Abstract

Critics generally note a big shift in Lord Byron's style: the potently gloomy Eastern Tales, showcasing the magnetically alienated Byronic Hero, give way to a sharply contrasting style, that of the conversational Don Juan (1819-24). Accounts of Byron's career tend to treat this alteration as sudden or whimsical. In fact, it is intrinsically tied to exile, a connection illustrated by the verse-romance Mazeppa (1819), in many ways the forerunner of the contemporaneously begun Don Juan. Mazeppa is Byron's most elaborate-even systematic-depiction of exile; its hero, tied onto a wild horse and sent off into the wilderness, learns to endure amid dramatically changed circumstances.

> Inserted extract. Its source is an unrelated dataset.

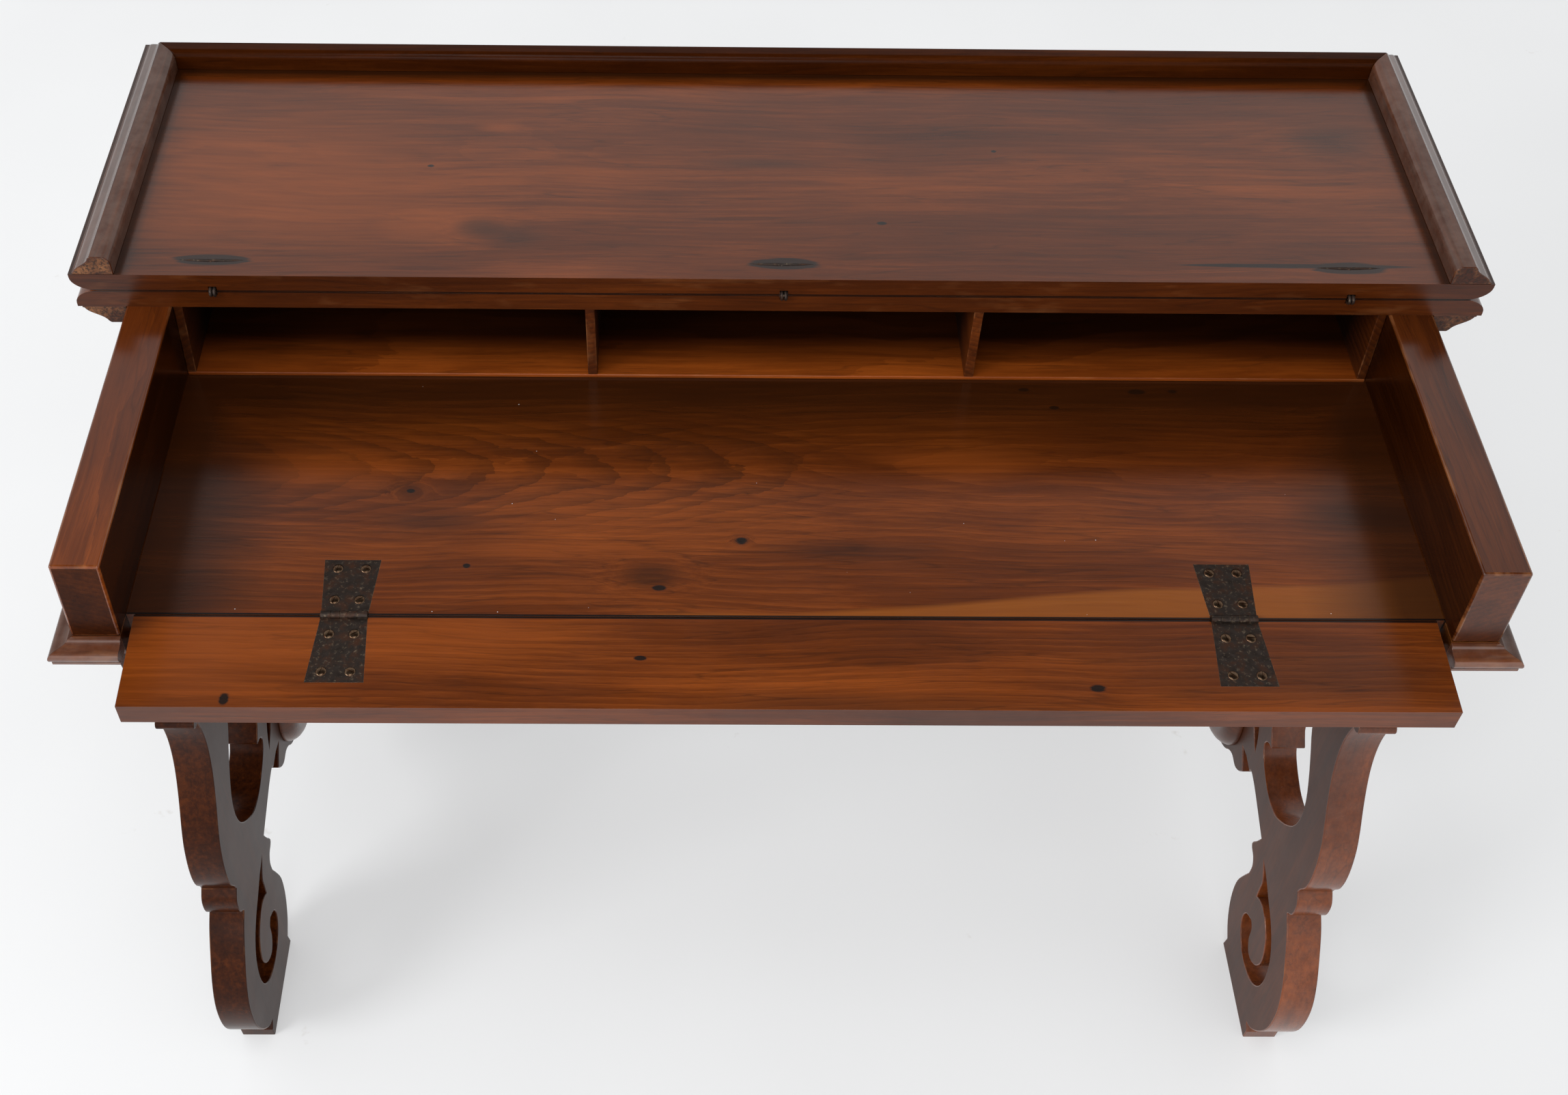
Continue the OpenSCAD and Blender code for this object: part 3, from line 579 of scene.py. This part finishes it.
# Soft lamps: place in metres, side of the square, share of the lamp power
SOFTBOXES = {
    "top_softbox": ((-0.35, -0.95, 3.1), 1.0, 0.25),
    "left_softbox": ((-3.6, -2.1, 3.1), 1.65, 1.6),
    "front_softbox": ((-0.4, -4.2, 2.0), 1.8, 0.55),
}
LAMP_AIM = Vector((0, 0, 0.6))
PAPER_HALF = 25


def place_camera(scene):
    """The photograph's view. Its centre lies off the middle of the picture, so the lens is shifted."""
    camera = bpy.data.cameras.new("camera")
    camera.sensor_fit = "HORIZONTAL"
    camera.sensor_width = 36.0
    camera.lens = FOCAL * camera.sensor_width / PHOTO_W
    camera.shift_x = (PHOTO_W / 2 - CENTRE_X) / PHOTO_W
    camera.shift_y = (CENTRE_Y - PHOTO_H / 2) / PHOTO_W
    camera.clip_end = 100
    flat = math.cos(PITCH)
    ahead = Vector((math.sin(YAW) * flat, math.cos(YAW) * flat, -math.sin(PITCH)))
    level = Vector((math.cos(YAW), -math.sin(YAW), 0))
    upward = level.cross(ahead)
    right = math.cos(ROLL) * level + math.sin(ROLL) * upward
    up = -math.sin(ROLL) * level + math.cos(ROLL) * upward
    turn = Matrix((right, up, -ahead)).transposed().to_4x4()
    viewer = link("camera", camera)
    viewer.matrix_world = Matrix.Translation((VIEWER_X, FOLD_Y + VIEWER_Y, VIEWER_Z)) @ turn
    scene.camera = viewer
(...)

As its hero describes his travails, Mazeppa yokes together a number of entities forced to interact, uneasy pairings that include horse/water, man/horse, past/present, history/romance, and narrator/auditor. Dialogic interchange thus shapes Byron's portrayal of exile; the conversational style he developed in Italy underscores M. M. Bakhtin's emphasis on interaction across boundaries. Byron's investment in alteration helps us to frame his seemingly dismissive treatment of some contemporaries, particularly the Laker poets. As Mazeppa particularly demonstrates in its elaborate echoing of Samuel Taylor Coleridge's The Rime of the Ancient Mariner (1798, revised 1817), Byron's denouncement of what he called the "wrong revolutionary poetical system" was not repudiation so much as interchange, from the vantage of exile. Unlike the Rime, Mazeppa envisions narrative as subject to unpredictable recontextualization, a submission that marks exiled poet and distanced reader as the most important dialogic pairing in Byron's late work.